A Notice to Owner must be served on the owner (or others set forth in Fla. Stat. §713.06 as required) within forty-five (45) days from the date that the lienor first furnished labor and/or materials to the project and prior to the contractor presenting the owner with a contractor’s final payment affidavit and the owner disbursing final payment. Failure to provide a Notice to Owner will preclude that particular lienor from placing a lien on the owner’s property. If a Notice to Owner has not been furnished or if it was filed in excess of forty-five (45) days from the date a lienor first furnished labor and material to the project, then the Claim of Lien may be subject to attack. As a practice tip, the Notice to Owner should be served on anyone in your contract chain you did not contract with.

Under Fla. Stat. §713.06(2)(d), a Notice to Owner may be served on a lender if designated in the Notice of Commencement as a person to receive the Notice to Owner. After receiving a Notice to Owner, the lender is required to make proper payments. If the lender fails to do so, it is liable to the owner for “all damages sustained by the owner as a result of that failure.”

Q: Who must receive the Notice to Owner?

A: The Notice to Owner must be sent to the owner. If there are two or more owners, a claimant should serve all owners, although Fla. Stat. §713.18 provides that if the real property is owned by more than one person or a partnership, a lienor may serve any notices or other papers under this part on any one of such owners or partners, and such notice is deemed notice to all owners and partners. Additionally, copies of the Notice to Owner should be sent to everyone superior to the claimant up the construction chain, except the party with whom the claimant has a contract. For example: a materialman who has a contract with a subcontractor is required to serve a copy of the notice to owner upon the contractor (but not the subcontractor), and a materialman who has a contract with a sub-subcontractor must serve a copy of the Notice to Owner upon the contractor and should serve a copy of the Notice to Owner on the subcontractor, if the materialman knows the name and address of the subcontractor (but not the sub-subcontractor).

Q: How are Notices served?

A: The Florida Construction Lien Law is specific as to the methods allowed for service. Although, the personal delivery with a signed receipt or proof of delivery is allowed, the most common method of service remains service by certified mail, return receipt requested. During the past decade, the law has been amended to allow service by facsimile in those instances where the party to be served has included a fax number in the Notice of Commencement. Actual delivery, such as hand-delivery or overnight delivery is also permitted, but unlike certified mail which can be accepted by any person at the appropriate address, actual delivery must be made directly to the person to be served. Fla. Stat. §713.18 also provides that notices that are sent by certified mail are considered received if returned for any reason that is not the fault of the sender. In other words, if the sender mails the notice to the correct name and address listed in the Notice of Commencement (or building permit application) and attaches the proper postage, but the notice is returned “unclaimed,” “refused,” “moved, unforwardable” “addressee unknown,” “no such address,” or for any other reason not caused by the sender’s own error, it is considered served on the date of the postmark. Posting a notice on the construction site is also allowed, but this is a last resort if no other means of service is possible. If the last day for service is a Saturday, Sunday or a legal holiday, the time period is extended to the next business day.

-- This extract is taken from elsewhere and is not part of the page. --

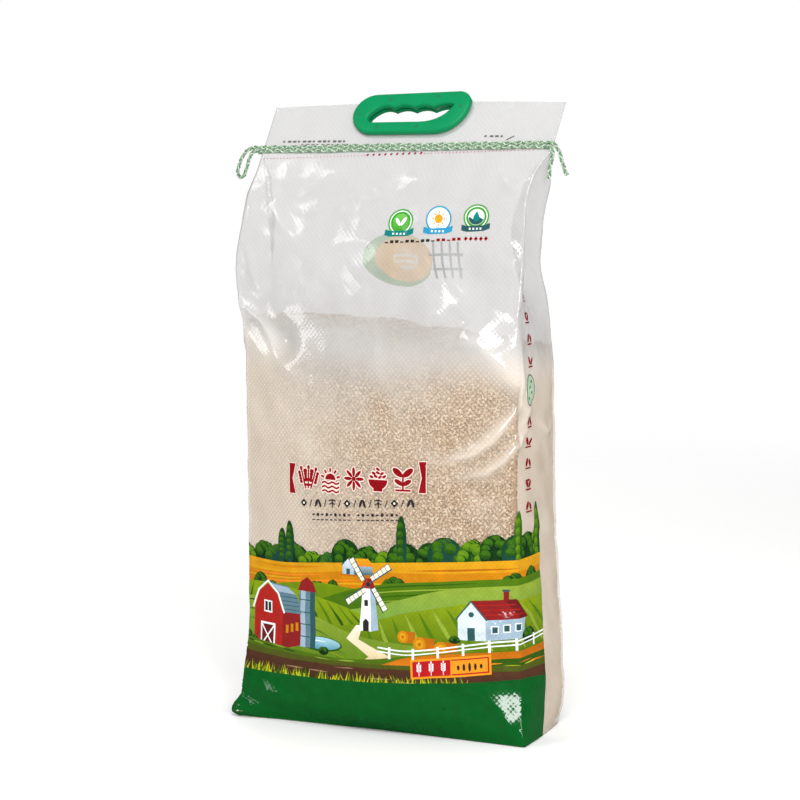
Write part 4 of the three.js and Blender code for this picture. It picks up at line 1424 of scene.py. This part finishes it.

It is also important to know that with respect to service of Notices under Florida Construction Lien law, the terms “service” or “served” is interpreted to mean the Notice is received within the time frame mandated and not mailed before the expiration of the time deadline. Because there is an exception for valid service of NTO’s upon mailing if mailed within 40 days of furnishing, it is advisable to always mail on or before day 40 and comply with Fla. Stat. §713.18 requirements. Prudent subs actually serve NTO’s on or before the first date work commences.

Q: When is a Notice to Owner not required?

A: (1) When you are in direct contractual privity with the Owner; (2) On government jobs; (3) When there is common identity between the Owner and your customer, the general contractor; (4) When you are doing underground work for a subdivision, or are a supplier or subcontractor to such a contractor; and (5) When your customer is the Owner’s agent (Ex., a construction manager).

Q: What are the obligations and liabilities of lenders receiving Notices to Owner?

A: Lenders have a duty to exercise reasonable care to see that payments to contractors are made in compliance with the construction lien law when the lender is given sole authority on behalf of the owner to make such payments. Thus, a lender who is served with a notice to owner is required to make proper payments when it disburses construction funds for an owner (when lender pays contractors or other lienors directly) to the extent that the lender has received copies of Notices to Owner. In the event the lender does not make proper payments, it may be liable to the owner. It should be noted that the lien statutes do not prohibit a lender from disbursing construction funds at any time to the owner, in which event the lender has no obligation to make proper payments.

Fla. Stat. §713.3471 expanded the liability of lenders to protect contractors in very limited circumstances, such as when a lender on a construction project terminates draws on a construction loan, the lender must serve a written notice to the contractor and anyone who has provided the lender with a Notice to Owner within five (5) business days indicating that no future draws will be funded. If the lender fails to timely give the required notice of draw termination, the lender shall be responsible for all labor and materials plus 15% overhead and profit after the date the notice should have been given to the extent of the undisbursed funds remaining in the loan. However, if the lender intended to defraud the suppliers of labor or materials, the recovery is not limited by the amount of undisbursed funds.

Further, prior to a lender disbursing funds to an owner which were previously allocated to actual construction costs for any other purpose such as marketing, a written notice of the reallocation of funds must be given to the contractor and anyone who has served a Notice to Owner. If the lender fails to timely give the required notice of fund reallocation, the lender shall be responsible for all labor and materials plus 15% overhead and profit or the value of the disbursements, whichever is less. However, the reallocation of funds provision does not apply to residential projects of four units or less and does not apply to loans of less than $1 million.